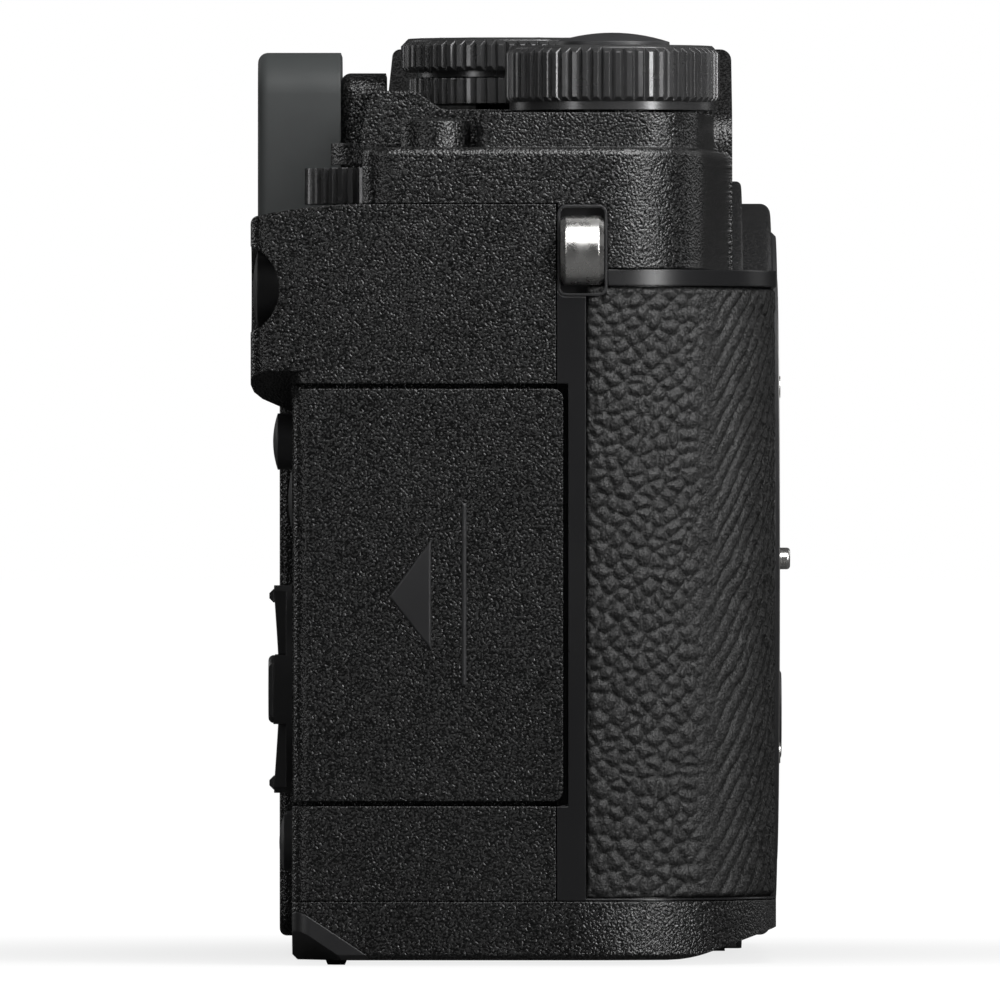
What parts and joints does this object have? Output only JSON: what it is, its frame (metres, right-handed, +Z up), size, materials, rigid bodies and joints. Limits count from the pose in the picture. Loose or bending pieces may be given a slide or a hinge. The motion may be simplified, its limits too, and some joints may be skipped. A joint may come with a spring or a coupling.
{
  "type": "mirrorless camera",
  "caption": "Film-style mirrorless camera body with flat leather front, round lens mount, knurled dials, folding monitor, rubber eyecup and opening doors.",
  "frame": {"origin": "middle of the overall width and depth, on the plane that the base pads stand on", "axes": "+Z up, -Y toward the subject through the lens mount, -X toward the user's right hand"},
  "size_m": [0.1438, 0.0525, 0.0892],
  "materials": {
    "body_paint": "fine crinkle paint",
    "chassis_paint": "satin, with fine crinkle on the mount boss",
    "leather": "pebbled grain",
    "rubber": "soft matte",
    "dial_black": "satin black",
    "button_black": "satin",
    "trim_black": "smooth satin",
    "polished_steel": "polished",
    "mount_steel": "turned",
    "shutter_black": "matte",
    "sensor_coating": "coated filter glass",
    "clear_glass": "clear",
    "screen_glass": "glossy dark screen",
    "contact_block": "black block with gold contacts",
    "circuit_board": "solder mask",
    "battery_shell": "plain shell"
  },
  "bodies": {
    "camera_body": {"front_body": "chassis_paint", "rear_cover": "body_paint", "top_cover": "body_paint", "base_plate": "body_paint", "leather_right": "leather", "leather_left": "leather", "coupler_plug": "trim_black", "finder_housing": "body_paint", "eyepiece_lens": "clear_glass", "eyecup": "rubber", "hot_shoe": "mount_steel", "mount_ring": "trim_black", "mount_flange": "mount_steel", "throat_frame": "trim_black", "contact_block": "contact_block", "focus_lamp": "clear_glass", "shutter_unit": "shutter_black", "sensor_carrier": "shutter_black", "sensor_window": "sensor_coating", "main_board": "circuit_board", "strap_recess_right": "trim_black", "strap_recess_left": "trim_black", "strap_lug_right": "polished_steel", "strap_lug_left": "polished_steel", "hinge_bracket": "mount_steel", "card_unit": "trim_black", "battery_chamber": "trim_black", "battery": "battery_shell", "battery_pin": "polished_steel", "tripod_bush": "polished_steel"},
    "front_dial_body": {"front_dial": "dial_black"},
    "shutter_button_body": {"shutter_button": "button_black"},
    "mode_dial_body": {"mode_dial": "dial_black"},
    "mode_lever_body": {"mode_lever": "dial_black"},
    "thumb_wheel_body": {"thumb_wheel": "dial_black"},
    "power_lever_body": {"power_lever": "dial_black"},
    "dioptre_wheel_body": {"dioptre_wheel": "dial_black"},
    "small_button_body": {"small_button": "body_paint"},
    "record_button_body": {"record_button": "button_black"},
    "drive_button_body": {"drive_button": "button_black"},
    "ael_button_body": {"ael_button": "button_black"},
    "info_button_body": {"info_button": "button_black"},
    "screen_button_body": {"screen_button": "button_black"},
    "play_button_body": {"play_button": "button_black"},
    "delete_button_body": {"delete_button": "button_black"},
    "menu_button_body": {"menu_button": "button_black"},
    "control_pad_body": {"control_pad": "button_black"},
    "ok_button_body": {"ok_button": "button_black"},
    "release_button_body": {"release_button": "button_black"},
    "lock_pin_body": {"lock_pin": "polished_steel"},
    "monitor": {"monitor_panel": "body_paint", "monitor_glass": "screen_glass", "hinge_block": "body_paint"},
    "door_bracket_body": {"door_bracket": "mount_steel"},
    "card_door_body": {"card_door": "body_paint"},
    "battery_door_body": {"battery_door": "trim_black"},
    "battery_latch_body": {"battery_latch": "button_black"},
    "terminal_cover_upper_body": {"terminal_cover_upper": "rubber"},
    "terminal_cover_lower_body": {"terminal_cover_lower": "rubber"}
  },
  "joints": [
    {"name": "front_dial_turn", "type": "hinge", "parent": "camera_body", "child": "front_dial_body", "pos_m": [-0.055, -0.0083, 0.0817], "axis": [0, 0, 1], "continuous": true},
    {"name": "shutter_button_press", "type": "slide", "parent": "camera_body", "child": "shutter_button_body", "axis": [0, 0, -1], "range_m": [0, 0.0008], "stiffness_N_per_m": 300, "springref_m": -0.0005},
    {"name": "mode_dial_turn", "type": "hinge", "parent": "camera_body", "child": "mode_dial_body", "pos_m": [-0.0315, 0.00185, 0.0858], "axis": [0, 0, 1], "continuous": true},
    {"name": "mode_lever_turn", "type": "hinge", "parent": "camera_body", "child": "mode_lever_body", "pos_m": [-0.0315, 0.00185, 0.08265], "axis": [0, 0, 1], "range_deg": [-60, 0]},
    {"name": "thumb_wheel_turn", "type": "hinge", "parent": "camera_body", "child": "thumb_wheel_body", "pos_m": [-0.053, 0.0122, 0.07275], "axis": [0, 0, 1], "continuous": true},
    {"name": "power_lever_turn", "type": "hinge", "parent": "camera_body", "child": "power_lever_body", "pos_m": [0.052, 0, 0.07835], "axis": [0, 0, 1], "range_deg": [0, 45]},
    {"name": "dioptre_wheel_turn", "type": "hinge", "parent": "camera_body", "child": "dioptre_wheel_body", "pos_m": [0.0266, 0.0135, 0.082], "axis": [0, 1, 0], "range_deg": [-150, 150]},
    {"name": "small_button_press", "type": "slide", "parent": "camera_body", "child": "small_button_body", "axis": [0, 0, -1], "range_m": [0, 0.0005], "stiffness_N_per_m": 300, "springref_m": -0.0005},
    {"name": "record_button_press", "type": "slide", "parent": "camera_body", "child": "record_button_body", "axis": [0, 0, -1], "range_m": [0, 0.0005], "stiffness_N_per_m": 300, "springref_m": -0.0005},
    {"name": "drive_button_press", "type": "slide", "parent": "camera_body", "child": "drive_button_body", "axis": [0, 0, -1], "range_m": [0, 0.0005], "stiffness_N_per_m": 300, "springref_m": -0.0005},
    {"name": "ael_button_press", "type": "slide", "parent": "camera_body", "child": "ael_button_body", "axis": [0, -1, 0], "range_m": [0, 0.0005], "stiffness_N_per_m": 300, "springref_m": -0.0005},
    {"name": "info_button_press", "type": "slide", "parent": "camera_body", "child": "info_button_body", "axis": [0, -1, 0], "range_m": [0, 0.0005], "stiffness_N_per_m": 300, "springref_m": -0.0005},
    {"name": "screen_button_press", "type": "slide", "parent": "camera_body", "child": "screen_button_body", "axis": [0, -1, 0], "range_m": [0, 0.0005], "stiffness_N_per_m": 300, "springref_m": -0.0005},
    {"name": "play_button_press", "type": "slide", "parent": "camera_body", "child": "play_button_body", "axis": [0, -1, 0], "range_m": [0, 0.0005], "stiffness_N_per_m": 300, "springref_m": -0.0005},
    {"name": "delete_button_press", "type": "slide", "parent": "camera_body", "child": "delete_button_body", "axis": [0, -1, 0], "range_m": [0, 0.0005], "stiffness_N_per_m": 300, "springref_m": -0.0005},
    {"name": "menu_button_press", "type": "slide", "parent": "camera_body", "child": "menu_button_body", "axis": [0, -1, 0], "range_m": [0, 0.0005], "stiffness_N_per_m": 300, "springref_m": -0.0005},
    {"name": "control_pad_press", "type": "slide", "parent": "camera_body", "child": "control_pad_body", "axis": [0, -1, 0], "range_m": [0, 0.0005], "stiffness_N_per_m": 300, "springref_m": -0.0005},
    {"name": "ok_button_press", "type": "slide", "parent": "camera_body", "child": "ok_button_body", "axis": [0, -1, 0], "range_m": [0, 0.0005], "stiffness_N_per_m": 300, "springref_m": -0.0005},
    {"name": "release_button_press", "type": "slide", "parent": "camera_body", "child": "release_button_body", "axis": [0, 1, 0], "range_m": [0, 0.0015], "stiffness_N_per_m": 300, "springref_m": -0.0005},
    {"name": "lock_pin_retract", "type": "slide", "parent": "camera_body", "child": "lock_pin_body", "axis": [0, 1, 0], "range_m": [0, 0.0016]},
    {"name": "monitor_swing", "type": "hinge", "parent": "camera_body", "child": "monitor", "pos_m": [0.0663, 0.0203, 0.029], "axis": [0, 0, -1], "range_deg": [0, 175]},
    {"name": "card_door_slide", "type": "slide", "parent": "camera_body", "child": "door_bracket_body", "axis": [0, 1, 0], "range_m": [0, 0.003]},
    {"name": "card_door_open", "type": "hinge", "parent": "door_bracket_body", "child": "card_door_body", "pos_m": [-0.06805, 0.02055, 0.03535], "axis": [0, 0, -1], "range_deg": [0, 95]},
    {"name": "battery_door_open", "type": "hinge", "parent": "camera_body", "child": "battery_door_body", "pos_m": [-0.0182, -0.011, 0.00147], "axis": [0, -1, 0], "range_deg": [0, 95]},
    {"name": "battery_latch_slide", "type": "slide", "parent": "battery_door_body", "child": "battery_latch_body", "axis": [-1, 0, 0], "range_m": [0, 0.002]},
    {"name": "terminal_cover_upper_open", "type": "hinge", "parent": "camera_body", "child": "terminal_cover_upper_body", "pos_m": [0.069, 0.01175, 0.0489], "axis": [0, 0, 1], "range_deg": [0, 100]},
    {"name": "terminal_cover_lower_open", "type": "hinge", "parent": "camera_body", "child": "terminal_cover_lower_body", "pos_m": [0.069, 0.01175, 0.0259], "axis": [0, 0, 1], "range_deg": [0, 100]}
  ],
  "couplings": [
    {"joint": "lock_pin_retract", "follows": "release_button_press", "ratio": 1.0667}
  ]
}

.....

### STATED EXERCISE
Select every line above that contains the word "materials", and copy it.

### SOLUTION TO THIS EXERCISE
What parts and joints does this object have? Output only JSON: what it is, its frame (metres, right-handed, +Z up), size, materials, rigid bodies and joints. Limits count from the pose in the picture. Loose or bending pieces may be given a slide or a hinge. The motion may be simplified, its limits too, and some joints may be skipped. A joint may come with a spring or a coupling.
  "materials": {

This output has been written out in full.